Sophisticated fake IDs
In the recent cases of title fraud CBC News has reported on, a fake ID has been used by the alleged fraudsters — either posting as a renter to obtain access to the home or as the homeowner themselves.
In this case, the photographs on the IDs matched the alleged fraudsters, but the names and addresses matched the true homeowners.
The difficulty, according to experts, is that these types of fake IDs are only becoming more and more advanced.
“It is absolutely incredible how these IDs are identical replicas of an original,” said Daniela DeTommaso, the president of FCT Insurance, one of Canada’s four title insurance companies. She is tasked with remediating title fraud.
The trouble, she says, is that in many cases, even if someone checks the driver’s licence number using the province’s free online checker, it can come back as valid.
“In most of the frauds that we’re seeing the driver’s licence is in fact active, it just does not belong to the person that it’s supposed to belong to,” said DeTommaso.
“Throughout the COVID pandemic we saw an explosion in frauds using what I call synthetic IDs,” said Det. Const. John Armit with the anti-rackets branch of the Ontario Provincial Police (OPP).
He says while much of that growth included fake IDs used in fraud involving CERB and auto-financing, they are popping up in real estate fraud.

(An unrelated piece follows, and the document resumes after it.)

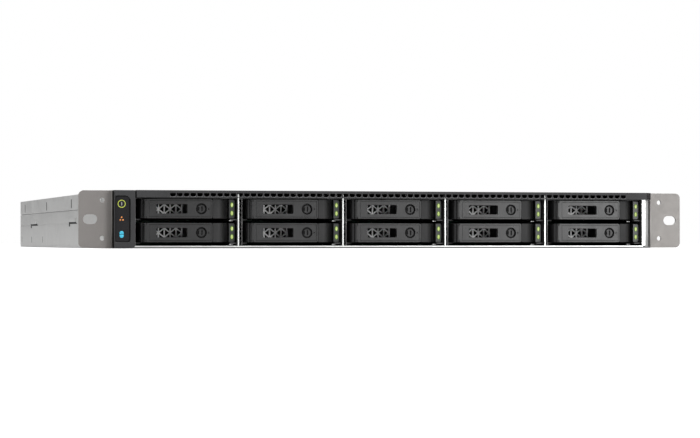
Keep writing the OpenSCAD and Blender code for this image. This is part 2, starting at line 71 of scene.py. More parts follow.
class Graph:
    """Short calls that build one material's node tree."""

    def __init__(self, name):
        self.material = bpy.data.materials.new(name)
        self.material.use_nodes = True
        self.tree = self.material.node_tree
        self.tree.nodes.clear()
        self.shader = self.add("ShaderNodeBsdfPrincipled")
        out = self.add("ShaderNodeOutputMaterial")
        self.link(self.shader.outputs[0], out.inputs[0])
        self.place = self.add("ShaderNodeTexCoord").outputs["Object"]

    def add(self, kind):
        """A new node of the given type."""
        return self.tree.nodes.new(kind)

    def link(self, source, target):
        self.tree.links.new(source, target)

    def set(self, **values):
        """Fixed values of the shader's inputs; an underscore stands for a space."""
        for name, value in values.items():
            self.shader.inputs[name.replace("_", " ")].default_value = value

    def noise(self, scale, stretch=(1, 1, 1), detail=3.0, roughness=0.55):
        """Fac of a noise whose features are 1/scale metres wide."""
        mapping = self.add("ShaderNodeMapping")
        mapping.inputs["Scale"].default_value = stretch
        self.link(self.place, mapping.inputs["Vector"])
        node = self.add("ShaderNodeTexNoise")
        node.inputs["Scale"].default_value = scale
        node.inputs["Detail"].default_value = detail
        node.inputs["Roughness"].default_value = roughness
        self.link(mapping.outputs[0], node.inputs["Vector"])
        return node.outputs["Fac"]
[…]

“They have devices like printers and they use card stock and they create a fake identification,” he said.
“We’ve also seen through our investigations that these fraudsters will have perhaps a hologram or features that would be included in various different government identifications.”
The problem is, once a fraudster has a good fake ID, Armit says it can allow them access to other personal information or documents.
“Once you receive someone’s compromised identification, the floodgates are open and the opportunities are there for them to get credit cards or get credit.”
While Vivekanantharajah is being commended by DeTommaso and Armit for his actions, the alleged fraud still doesn’t sit well with him.
“I took it to heart because I think I’m a decent real estate lawyer — to the point where I actually train lawyers. So I didn’t like that it happened to me.”
He says he worked as a bouncer for years before becoming a lawyer, and with that he’s even more surprised he wasn’t able to catch the forgery. He says he doesn’t blame other lawyers who would have gone along with releasing the funds.
“So imagine: my job is to check ID on the regular for 11 years, and then even as a lawyer … I still didn’t catch it.”
The three suspects, Xue Wang, Ling Pan and Xing Yu Ling, are set to appear in court on March 24.